In many ways, they said, the turmoil caused by COVID-19 accelerated changes that were coming – not caused them.
“How many people had a global pandemic and social unrest in their 2020 strategic plans?” Lipton asked. “Plans aren’t perfect. Leaders have to be ready for changes that come hard and fast and in unexpected ways.”
He cited remote work and online collaboration as two trends that were inevitably coming, but fast-tracked when most states shut down earlier this year.
Leadership plays an important role in how well teams accept change. Leaders must find creative ways to deal with difficult situations and keep employees engaged, Lipton said.
They also must embrace new measures of productivity and performance.

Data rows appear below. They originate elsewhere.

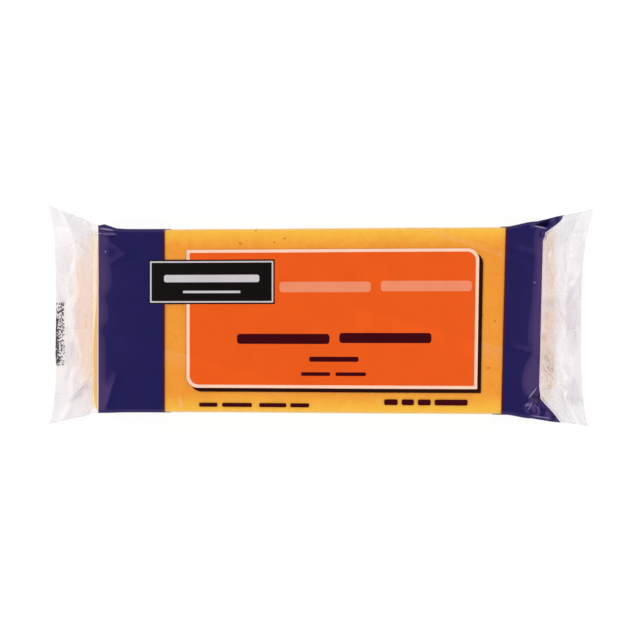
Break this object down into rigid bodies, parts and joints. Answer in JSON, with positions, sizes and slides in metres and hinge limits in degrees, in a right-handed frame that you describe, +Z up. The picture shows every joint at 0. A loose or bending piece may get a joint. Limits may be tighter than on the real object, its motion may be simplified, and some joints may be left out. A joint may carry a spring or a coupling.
{
  "type": "sealed cheddar cheese pack",
  "caption": "Block of orange cheddar sealed in printed clear film, with a flat crimped fin across each end and a lap seam along its back.",
  "frame": {"origin": "on the surface that the pack lies on, under the middle of its outline seen from above, fins included", "axes": "+X along the pack towards the right end of its shown face, +Y across it towards that face's top edge, +Z up out of that face"},
  "size_m": [0.1652, 0.0672, 0.0278],
  "materials": {
    "film": "clear glossy film printed with bands of dark blue and a panel of orange, tight over orange cheddar",
    "cheddar": "smooth cut cheese, faintly marbled, with a slight sheen"
  },
  "bodies": {
    "root": {"sealed_pack": "film"}
  },
  "joints": []
}
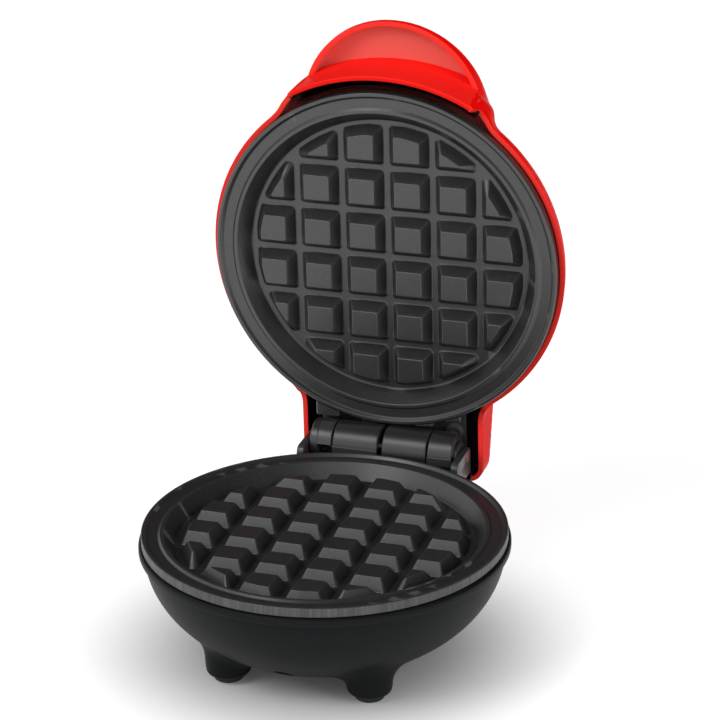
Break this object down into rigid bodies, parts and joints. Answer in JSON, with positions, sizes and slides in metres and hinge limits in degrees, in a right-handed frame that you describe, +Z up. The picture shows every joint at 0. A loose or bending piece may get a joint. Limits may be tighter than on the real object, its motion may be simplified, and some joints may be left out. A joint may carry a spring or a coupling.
{
  "type": "waffle maker",
  "caption": "Small round waffle maker on four legs: red hinged lid with a front finger grip, two dark plates with raised square blocks, and a black bowl-shaped base.",
  "frame": {"origin": "on the surface that the rubber pads stand on, on the axis of the lower plate", "axes": "+Z up along the lower plate's axis, +Y towards the hinge, +X to the right seen from the front"},
  "size_m": [0.1284, 0.164, 0.2004],
  "materials": {
    "base_plastic": "satin black moulded plastic",
    "pad_rubber": "matt black rubber",
    "plate_coating": "cast aluminium with a dark, finely speckled non-stick coating",
    "screw_steel": "zinc-plated steel",
    "element_sheath": "heat-darkened steel tube",
    "sheet_steel": "plain steel sheet",
    "reflector_aluminium": "bright aluminium sheet",
    "thermostat_body": "moulded phenolic",
    "fuse_body": "woven glass sleeve",
    "terminal_ceramic": "unglazed ceramic",
    "live_insulation": "silicone rubber, brown",
    "neutral_insulation": "silicone rubber, blue",
    "earth_insulation": "silicone rubber, green and yellow",
    "gland_rubber": "matt black rubber",
    "clamp_plastic": "plain nylon",
    "hinge_plastic": "semi-matt black moulded plastic",
    "pin_steel": "drawn steel rod",
    "lid_plastic": "glossy red moulded plastic",
    "lens_plastic": "tinted clear plastic",
    "lamp_glass": "clear glass neon lamp",
    "sleeve_insulation": "braided glass sleeve"
  },
  "bodies": {
    "base": {"lower_housing": "base_plastic", "foot_pads": "pad_rubber", "lower_plate": "plate_coating", "lower_plate_screws": "screw_steel", "lower_element": "element_sheath", "lower_element_clamps": "sheet_steel", "lower_clamp_screws": "screw_steel", "lower_reflector": "reflector_aluminium", "thermostat": "thermostat_body", "thermostat_bracket": "sheet_steel", "thermostat_screws": "screw_steel", "thermal_fuse": "fuse_body", "terminal_block": "terminal_ceramic", "terminal_block_screws": "screw_steel", "live_wires": "live_insulation", "neutral_wires": "neutral_insulation", "earth_wire": "earth_insulation", "cord_gland": "gland_rubber", "cord_clamp": "clamp_plastic", "cord_clamp_screws": "screw_steel", "base_hinge_bracket": "hinge_plastic", "base_hinge_screws": "screw_steel", "hinge_pin": "pin_steel"},
    "lid": {"upper_housing": "lid_plastic", "upper_plate": "plate_coating", "upper_plate_screws": "screw_steel", "upper_element": "element_sheath", "upper_element_clamps": "sheet_steel", "upper_clamp_screws": "screw_steel", "upper_reflector": "reflector_aluminium", "lid_hinge_bracket": "hinge_plastic", "lid_hinge_screws": "screw_steel", "indicator_lens": "lens_plastic", "indicator_lamp": "lamp_glass", "lid_wires": "sleeve_insulation"}
  },
  "joints": [
    {"name": "lid_hinge", "type": "hinge", "parent": "base", "child": "lid", "pos_m": [0, 0.071, 0.0453], "axis": [1, 0, 0], "range_deg": [0, 88.2]}
  ]
}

For example, in today’s business environment, what you create is more valuable than where you sit or how many hours you work.
According to Lipton, great leaders foster seven qualities: vision, courage, integrity, humility, strategic thinking, focus and collaboration.
He encouraged attendees to be brave in different ways. “Try things that might not succeed. Have difficult conversations. Listen, observe and admit when you’re wrong.
“Be brave enough to disagree with someone and share your thinking,” he said. “And know that it’s okay to stop a strategy when it isn’t working.”
Instead of thinking of leadership as a monumental, world-changing job, Lipton encouraged attendees to aim for moments that make a difference – what he called “lollipop moments” based on Drew Dudley’s TEDxToronto talk.
Maintaining a positive focus is just as important, they said. “You can visit pity city, but you can’t move in,” Jelinek said, quoting a mentor.
“Stay focused on what you can do to help your community every day. If you maintain that positive focus, people will follow you,” Lipton said. “Embrace the change that’s been hoisted upon us. You can create new ways to serve your community and use your leadership power to create opportunities for your community, people and organization.”